→ **STATED EXERCISE**
Reproduce the top of the data verbatim, through and including the line that contains "chip_height = 0.2".

→ **DATA TO USE**
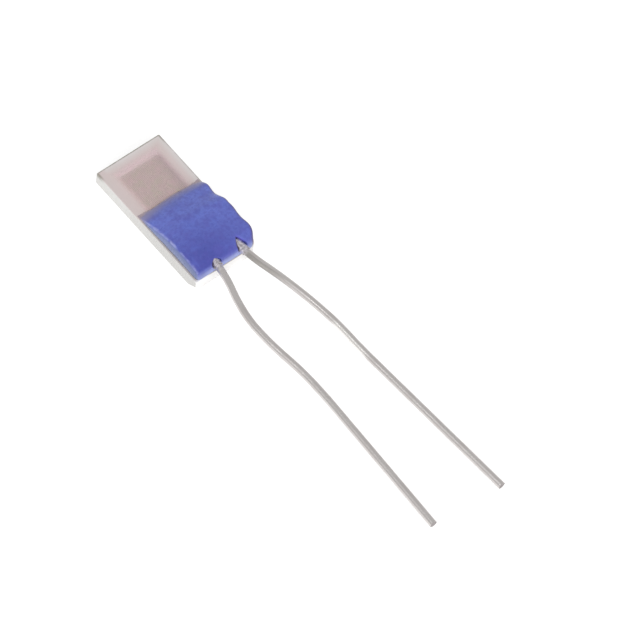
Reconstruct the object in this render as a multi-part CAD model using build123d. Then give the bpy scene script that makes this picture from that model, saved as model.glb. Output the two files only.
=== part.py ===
from build123d import *
import math
import os

# A thin-film platinum resistance temperature detector. The origin is the centre of the ceramic
# plate's back face, +Z is the plate's printed side, and the two leads leave towards -Y.
# All sizes are in millimetres.

# Ceramic plate
plate_width = 2.0
plate_length = 4.0
plate_thickness = 0.4
plate_corner_radius = 0.03
plate_near_right_radius = 0.28
plate_edge_break = 0.012

# The chip off the plate's lower near left corner: how far it reaches along, across and up
chip_length = 0.3
chip_width = 0.12
chip_height = 0.2

# Platinum film: one track folded into legs along Y, between the two contact pads
film_thickness = 0.005
track_width = 0.021
track_pitch = 0.042
film_near_margin = 1.4

# Glass layer over the film, and how far it reaches past the film
passivation_thickness = 0.02
passivation_side_margin = 0.24
passivation_far_margin = 0.2
passivation_corner_radius = 0.05
cover_side_margin = 0.16
cover_far_margin = 0.27
cover_near_margin = 0.06

# Contact pads that the leads are welded to
pad_width = 0.64
pad_thickness = 0.012
pad_spacing = 0.9
pad_end_margin = 0.12
pad_gap_to_film = 0.12
pad_corner_radius = 0.04

# Lead wires, from the welds on the pads down to the tips, which rest on the table. lead_reach is how
# far the right tip lies past the plate's lead end, and the left lead is cut a little shorter.
lead_diameter = 0.2
lead_reach = 8.96
left_lead_trim = 0.13
lead_exit_height = 0.22
weld_foot_inset = 0.76
weld_foot_width = 0.26
weld_foot_length = 0.4
weld_foot_thickness = 0.13
weld_foot_edge_radius = 0.03
rise_top_inset = 0.34
lead_corner_share = 0.45

# Each lead's flattened root, in the glaze and a little past the plate's lead end
root_width = 0.26
root_height = 0.22
root_start_inset = 0.28
left_root_reach = 0.03
right_root_reach = 0.1

# How far across from the middle of its pad each lead lies, at its weld foot and at the top of its rise
left_foot_offset = 0.18
left_rise_offset = 0.16
right_foot_offset = 0.02
right_rise_offset = 0.01

# Each lead's corners from the plate out to its tip, in hundredths of its reach: how far out past the
# plate's lead end, and how far across from the middle of its pad.
left_route = [
    (0.7, 1.25),
    (5.7, 0.57),
    (13.0, -1.54),
    (20.4, -2.54),
    (29.4, -2.07),
    (40.8, -0.37),
    (50.5, 0.0),
    (100, -0.52),
]
right_route = [
    (3.4, 0.85),
    (13.7, 3.8),
    (24.6, 6.03),
    (34.0, 7.31),
    (43.6, 7.62),
    (100, 12.68),
]

# Blue fixing glaze over the pads and the weld feet
glaze_length = 2.42
glaze_height = 0.44
glaze_side_inset = 0.005
glaze_end_inset = 0.015
glaze_undercut_depth = 0.04
glaze_end_radius = 0.1
glaze_far_trim_depth = 0.09

# The glaze's form, from the lead end to the far edge: place as a share of its length, and, as shares of
# its height, the heights of the left wall, the crown and the right wall, the shoulders' width, how far
# the left wall and the right wall's foot draw in, and how far the right wall swells over its foot.
# The walls swell most at glaze_bulge of their own height.
glaze_bulge = 0.45
glaze_form = [
    (0.0, 0.62, 0.76, 0.66, 0.3, 0.1, 0.45, 0.07),
    (0.1, 0.72, 0.9, 0.86, 0.27, 0.05, 0.1, 0.085),
    (0.2, 0.79, 0.98, 0.95, 0.26, 0.05, 0.05, 0.105),
    (0.3, 0.81, 1.0, 0.94, 0.26, 0.05, 0.06, 0.065),
    (0.4, 0.8, 1.0, 0.95, 0.26, 0.06, 0.05, 0.1),
    (0.5, 0.74, 0.96, 0.93, 0.26, 0.06, 0.05, 0.12),
    (0.6, 0.64, 0.91, 0.87, 0.26, 0.06, 0.05, 0.09),
    (0.7, 0.5, 0.75, 0.58, 0.24, 0.06, 0.06, 0.03),
    (0.8, 0.35, 0.58, 0.43, 0.17, 0.06, 0.04, 0.06),
    (0.9, 0.19, 0.36, 0.24, 0.1, 0.06, 0.03, 0.03),
    (1.0, 0.05, 0.12, 0.06, 0.03, 0.07, 0.03, 0.015),
]

# The glaze's far edge is a little uneven: place across as a share of the plate's width, and how far
# the edge draws back from its furthest reach, as a share of glaze_far_trim_depth.
glaze_far_edge = [
    (-0.6, 0.1),
    (-0.44, 0.1),
    (-0.28, 0.7),
    (-0.02, 0.4),
    (0.2, 0.6),
    (0.36, 0.7),
    (0.48, 0.3),
    (0.6, 0.2),
]

# The glaze draws back to a point on top of each lead, where the lead comes out of it.
left_notch_length = 0.17
right_notch_length = 0.36
notch_gap = 0.02

# Places that follow from the sizes above
plate_top = plate_thickness
lead_end = -plate_length / 2
far_end = plate_length / 2
passivation_width = plate_width - 2 * passivation_side_margin
passivation_far = far_end - passivation_far_margin
film_width = passivation_width - 2 * cover_side_margin
film_far = passivation_far - cover_far_margin
film_near = lead_end + film_near_margin
pad_far_edge = film_near - pad_gap_to_film
pad_top = plate_top + pad_thickness
lead_radius = lead_diameter / 2


def chip_plane():
    """The broken face that the chip leaves, facing into the plate."""
    left = -plate_width / 2
    along = Vector(left, lead_end + chip_length, 0)
    across = Vector(left + chip_width, lead_end, 0)
    up = Vector(left, lead_end, chip_height)
    return Plane(along, x_dir=across - along, z_dir=(up - along).cross(across - along))


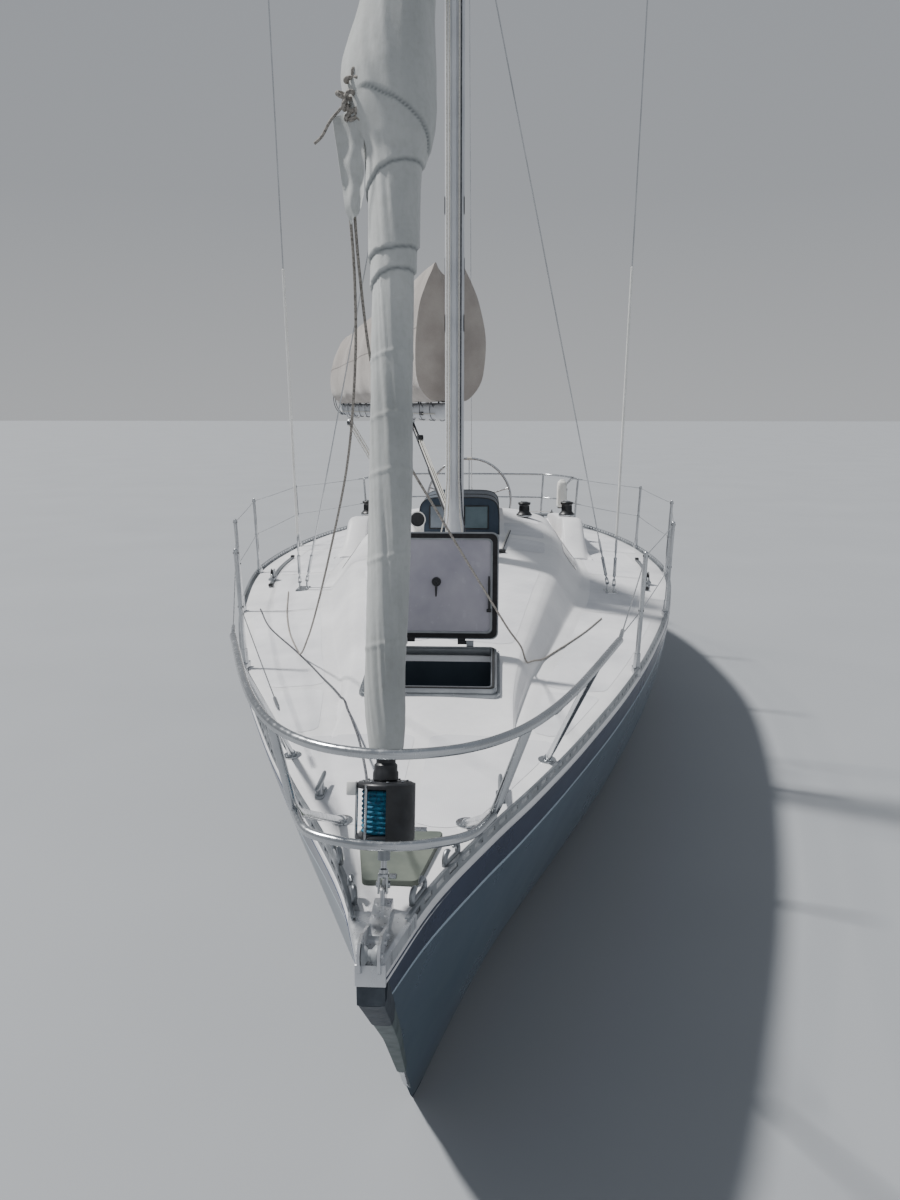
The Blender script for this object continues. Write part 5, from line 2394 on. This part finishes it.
def make_pedestal():
    shape = Shape()
    form = ((0.3905, 0.130, 0.110), (0.40, 0.130, 0.110), (0.408, 0.122, 0.103), (0.44, 0.103, 0.09),
            (0.59, 0.085, 0.075), (0.95, 0.078, 0.071), (1.30, 0.075, 0.070), (1.36, 0.082, 0.073),
            (1.44, 0.095, 0.080), (1.485, 0.095, 0.080), (1.497, 0.090, 0.075), (1.5, 0.082, 0.068))
    shape.add(loft([[(PEDESTAL_X + dx * math.cos(a), dy * math.sin(a), z) for a in around(36)]
                    for z, dx, dy in form]))
    for k in range(6):
        a = 2 * math.pi * k / 6 + 0.5
        shape.add(ball((PEDESTAL_X + 0.114 * math.cos(a), 0.095 * math.sin(a), 0.409), 0.007, 5, 10, 0.6), 1)
    dome = [(0.054 * math.cos(a), 0.014 + 0.044 * math.sin(a)) for a in np.linspace(0.1, 1.45, 9)]
    for compass, mark in (([(0.062, 0.0), (0.062, 0.012), (0.055, 0.014)], 2), (dome, 3)):
        shape.add(lathe(compass, 32), mark, Matrix.Translation((PEDESTAL_X, 0, 1.498)))
    shape.add(rod((PEDESTAL_X - 0.04, 0, WHEEL_Z), (WHEEL_X - 0.042, 0, WHEEL_Z), 0.012, 20), 1)
    shape.add(rod((PEDESTAL_X - 0.088, 0, WHEEL_Z), (PEDESTAL_X - 0.112, 0, WHEEL_Z), 0.030, 24, 0.024), 2)
    leg = [(-0.17, 0.3905), (-0.17, 0.7), (-0.17, 1.1), (-0.168, 1.42), (-0.152, 1.53), (-0.115, 1.578)]
    guard = leg + [(0, 1.58)] + [(-y, z) for y, z in leg[::-1]]
    shape.add(tube(spline([(GUARD_X, y, z) for y, z in guard], 80), 0.012, 14), 1)
    for side in SIDES:
        foot = lathe([(0.034, 0.0), (0.034, 0.004), (0.018, 0.012), (0.0145, 0.02)], 22)
        shape.add(shifted(foot, (GUARD_X, side * 0.17, 0.3905)), 1)
        boss = [(PEDESTAL_X, side * 0.078, 1.40), (PEDESTAL_X, side * 0.098, 1.40)]
        shape.add(tube(boss, [0.017, 0.015], 16), 2)
        lever = spline([(PEDESTAL_X, side * 0.092, 1.40), (PEDESTAL_X + 0.01, side * 0.1, 1.44),
                        (PEDESTAL_X + 0.03, side * 0.103, 1.49)], 10)
        shape.add(tube(lever, 0.005, 10), 1)
        shape.add(ball(lever[-1], 0.013, 7, 14), 2)
    shape.add(box((-3.212, -0.062, 1.419), (-3.142, 0.062, 1.4405), 0.005), 4)
    shape.add(pin((GUARD_X, 0, 1.308), -0.165, 0.165, 0.009, 14), 1)
    shape.add(box((-3.205, -0.03, 1.301), (-3.148, 0.03, 1.315), 0.003), 1)
    return shape.piece("steering_pedestal", [WHITE_PLASTIC, STAINLESS, BLACK, DARK_GLASS, TEAK],
                       replaces=["steering_pedestal"], slot="white_plastic")


def make_wheel():
    shape = Shape()
    rim = [(0, WHEEL_RADIUS * math.cos(a), WHEEL_RADIUS * math.sin(a))
           for a in np.linspace(0, 2 * math.pi, 121)]
    shape.add(tube(rim, 0.0138, 14, caps=False))
    turn = Matrix.Rotation(math.pi / 2, 4, "Y")
    bore = circle(0.0135, 32)
    shape.add(frame_ring(circle(0.045, 32), bore, -0.014, 0.014, 0.003), 0, turn)
    shape.add(frame_ring(circle(0.030, 32), bore, -0.022, 0.022, 0.002), 0, turn)
    for k in range(5):
        a = 2 * math.pi * k / 5 + math.pi / 2
        out = Vector((0, math.cos(a), math.sin(a)))
        stops = (0.04, 0.06, 0.2, 0.42, 0.452, 0.464)
        shape.add(tube([out * s for s in stops], [0.0105, 0.0085, 0.0075, 0.0072, 0.0085, 0.0115], 14))
    grip = []
    for k in range(97):
        a = math.pi / 2 + mix(-0.055, 0.055, k / 96)
        b = 2 * math.pi * k / 8
        radius = WHEEL_RADIUS + 0.0148 * math.cos(b)
        grip.append((0.0148 * math.sin(b), radius * math.cos(a), radius * math.sin(a)))
    shape.add(tube(grip, 0.0026, 6), 1)
    return shape.piece("steering_wheel", [STAINLESS, WHITE_LINE], "wheel", ["steering_wheel"], "stainless",
                       place=Matrix.Translation((WHEEL_X, 0, WHEEL_Z)))


def bag_place(a, share):
    """The rescue bag's skin: a stuffed, sagging form, squarer low down and softer at its flap."""
    z = mix(1.295, 1.628, share)
    fill = 0.86 + 0.14 * math.sin(math.pi * min(share * 1.15, 1.0)) ** 0.5
    close = smoothstep(0.0, 0.07, share) * 0.12 + 0.88
    top = 1 - 0.5 * smoothstep(0.86, 1.0, share) ** 2
    c, s = math.cos(a), math.sin(a)
    power = mix(0.42, 0.6, share)
    x = 0.077 * math.copysign(abs(c) ** power, c) * fill * close * top
    y = 0.060 * math.copysign(abs(s) ** power, s) * fill * close * top
    crease = 0.004 * noise.noise(Vector((9 * x, 9 * y, 9 * z))) + 0.0028 * math.sin(26 * z + 2 * c + 1.4 * s)
    slump = 0.006 * math.sin(math.pi * share) * (1 + c)
    return Vector((-4.23 + x * (1 + crease * 9) + 0.3 * slump, 1.1 + y * (1 + crease * 9), z - slump))


def make_rescue_bag():
    shape = Shape()
    shares = [mix(0.0, 1.0, k / 46) for k in range(47)]
    angles = np.linspace(0, 2 * math.pi, 64, endpoint=False)
    rows = [[bag_place(a, share) for a in angles] for share in shares]
    for row, share in zip(rows, shares):
        seam = 0.0022 * math.exp(-((share - 0.7) / 0.012) ** 2)
        seam -= 0.0018 * math.exp(-((share - 0.67) / 0.01) ** 2)
        for i, p in enumerate(row):
            away = Vector((p.x + 4.23, p.y - 1.1, 0)).normalized()
            row[i] = p + away * seam
    shape.add(loft(rows))
    shape.add(box((-4.295, 1.05, 1.287), (-4.165, 1.15, 1.2985), 0.005), 1)
    for a in (math.radians(40), math.radians(140), math.radians(220), math.radians(320)):
        shape.add(tube([bag_place(a, s) for s in (0.02, 0.2, 0.4, 0.6, 0.8, 0.95)], 0.003, 8), 0)
    for x in (-4.27, -4.19):
        strap = ((1.152, 1.56), (1.168, 1.60), (1.195, 1.63), (1.225 + 0.2 * (x + 4.19), 1.668),
                 (1.24 + 0.3 * (x + 4.19), 1.645), (1.2, 1.618), (1.165, 1.585))
        shape.add(tube(spline([(x, y, z) for y, z in strap], 26), 0.011, 8, 0.16), 1)
    for x in (-4.262, -4.198):
        shape.add(box((x - 0.014, 1.154, 1.5), (x + 0.014, 1.162, 1.525), 0.003), 1)
    obj = shape.mesh("rescue_bag", [WHITE_CLOTH, BLACK], 60)
    finish_piece(obj, replaces=["rescue_bag"])
    return obj


make_cockpit()
make_cockpit_teak()
make_locker_lids()
make_pedestal()
make_wheel()
make_rescue_bag()


# Under water: the fin keel, the rudder, and the propeller with its strut

def foil_outline(front, back, thickness, points=22):
    """Half of a section as (x, y), from its nose to its tail."""
    shares, widths = (0.0, 0.06, 0.2, 0.4, 0.7, 1.0), (0.0, 0.55, 0.95, 1.0, 0.6, 0.06)
    outline = []
    for k in range(points + 1):
        t = (k / points) ** 1.7
        width = math.sqrt(t / 0.06) * 0.55 if t < 0.06 else hermite(shares, widths, t)
        outline.append((front - t * (front - back), 0.5 * thickness * width))
    return outline


def foil(rows, steps=6):
    """A lofted foil through rows of (front, back, thickness, z)."""
    rings = []
    for first, last in zip(rows, rows[1:]):
        for k in range(steps + (last is rows[-1])):
            front, back, thickness, z = (mix(a, b, k / steps) for a, b in zip(first, last))
            half = foil_outline(front, back, thickness)
            rings.append([(x, y, z) for x, y in half] + [(x, -y, z) for x, y in half[:0:-1]])
    return loft(rings)


def make_keel():
    rows = ((0.95, -0.9, 0.2, -0.44), (0.88, -0.88, 0.195, -0.48), (0.43, -0.769, 0.153, -1.81),
            (0.405, -0.762, 0.148, -1.88), (0.38, -0.74, 0.11, -1.9))
    return Shape().add(foil(rows)).piece("fin_keel", [ANTIFOULING], replaces=["fin_keel"],
                                         slot="antifouling", angle=45)


def make_rudder():
    shape = Shape()
    rows = ((-3.83, -4.44, 0.095, -0.15), (-3.8878, -4.3, 0.0634, -1.44), (-3.89, -4.292, 0.06, -1.485),
            (-3.91, -4.27, 0.035, -1.5))
    shape.add(foil(rows))
    shape.add(rod((-3.96, 0, -0.17), (-3.96, 0, 0.3), 0.0258, 24), 1)
    return shape.piece("rudder", [ANTIFOULING, STAINLESS], "rudder", ["rudder"], "antifouling", angle=45)


SHAFT_START, SHAFT_ALONG = Vector((-2.25, 0, -0.44)), Vector((-0.984992, 0, -0.172599))
SHAFT_PLACE = (Matrix.Translation(SHAFT_START)
               @ Matrix.Rotation(math.atan2(SHAFT_ALONG.x, SHAFT_ALONG.z), 4, "Y"))


def make_propeller():
    shape = Shape()
    shape.add(rod((0, 0, 0.01), (0, 0, 0.9), 0.0139, 20), 1)
    hub = [(0.028, 0.0), (0.036, 0.004), (0.0395, 0.02), (0.04, 0.03), (0.0395, 0.055), (0.036, 0.08),
           (0.026, 0.104), (0.016, 0.12), (0.01, 0.124)]
    shape.add(shifted(lathe(hub, 30), (0, 0, 0.86)))
    # Each section of a blade: its radius, half its chord and half its thickness.
    blade = ((0.03, 0.026, 0.009), (0.06, 0.037, 0.0085), (0.09, 0.047, 0.0078), (0.12, 0.0525, 0.007),
             (0.15, 0.051, 0.006), (0.175, 0.046, 0.005), (0.195, 0.034, 0.004), (0.207, 0.023, 0.0035),
             (0.212, 0.014, 0.003))
    for k in range(2):
        rings = []
        for r, half, thick in blade:
            twist = math.radians(60 - 170 * r)
            ring = []
            for a in around(24):
                u, v = half * math.cos(a), thick * math.sin(a)
                ring.append(Vector((u * math.cos(twist) - v * math.sin(twist), r,
                                    u * math.sin(twist) + v * math.cos(twist))))
            rings.append(ring)
        shape.add(loft(rings), 0, Matrix.Translation((0, 0, 0.9)) @ Matrix.Rotation(math.pi * k, 4, "Z"))
    return shape.piece("propeller", [BRONZE, STAINLESS], "propeller", ["propeller"], "bronze",
                       place=SHAFT_PLACE)


def make_strut():
    shape = Shape()
    shape.add(frame_ring(circle(0.032, 30), circle(0.0149, 30), 0.725, 0.815, 0.004), 0, SHAFT_PLACE)
    at = SHAFT_START + SHAFT_ALONG * 0.77
    rings = []
    for k in range(9):
        t = k / 8
        half = mix(0.060, 0.045, t) * (1 + 0.3 * (1 - t) ** 6)
        z = mix(-0.25, at.z + 0.024, t)
        rings.append([(at.x + 0.06 * (1 - t) + half * math.cos(a), 0.012 * math.sin(a), z)
                      for a in around(24)])
    shape.add(loft(rings))
    return shape.piece("shaft_strut", [BRONZE], replaces=["shaft_strut"], slot="bronze")


def make_forestay_head():
    """The stay's bare wire above the roll, with its swaged end and toggle at the mast."""
    shape = Shape()
    length = (STAY_HEAD - STAY_FOOT).length
    shape.add(tube([(0, 0, s) for s in (12.501, 12.52, 12.524, length - 0.16, length - 0.155, length - 0.03)],
                   [0.009, 0.009, 0.006, 0.006, 0.009, 0.009], 14))
    for side in SIDES:
        cheek = (0, side * 0.0035, length)
        shape.add(block(cheek, (-0.009, -0.0015, -0.035), (0.009, 0.0015, 0.0172), 0.001))
    return shape.piece("forestay_head", [STAINLESS], replaces=["forestay_head"], slot="stainless",
                       place=STAY_PLACE)


make_keel()
make_rudder()
make_propeller()
make_strut()
make_forestay_head()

→ **ANSWER FOR THE TASK**
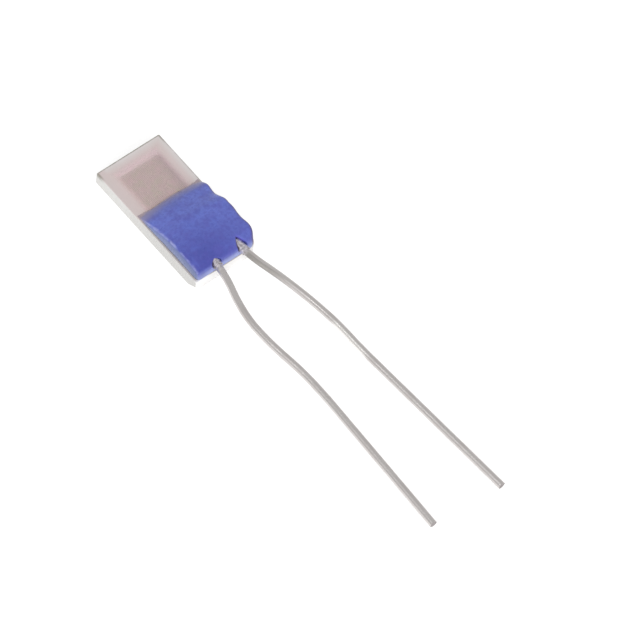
Reconstruct the object in this render as a multi-part CAD model using build123d. Then give the bpy scene script that makes this picture from that model, saved as model.glb. Output the two files only.
=== part.py ===
from build123d import *
import math
import os

# A thin-film platinum resistance temperature detector. The origin is the centre of the ceramic
# plate's back face, +Z is the plate's printed side, and the two leads leave towards -Y.
# All sizes are in millimetres.

# Ceramic plate
plate_width = 2.0
plate_length = 4.0
plate_thickness = 0.4
plate_corner_radius = 0.03
plate_near_right_radius = 0.28
plate_edge_break = 0.012

# The chip off the plate's lower near left corner: how far it reaches along, across and up
chip_length = 0.3
chip_width = 0.12
chip_height = 0.2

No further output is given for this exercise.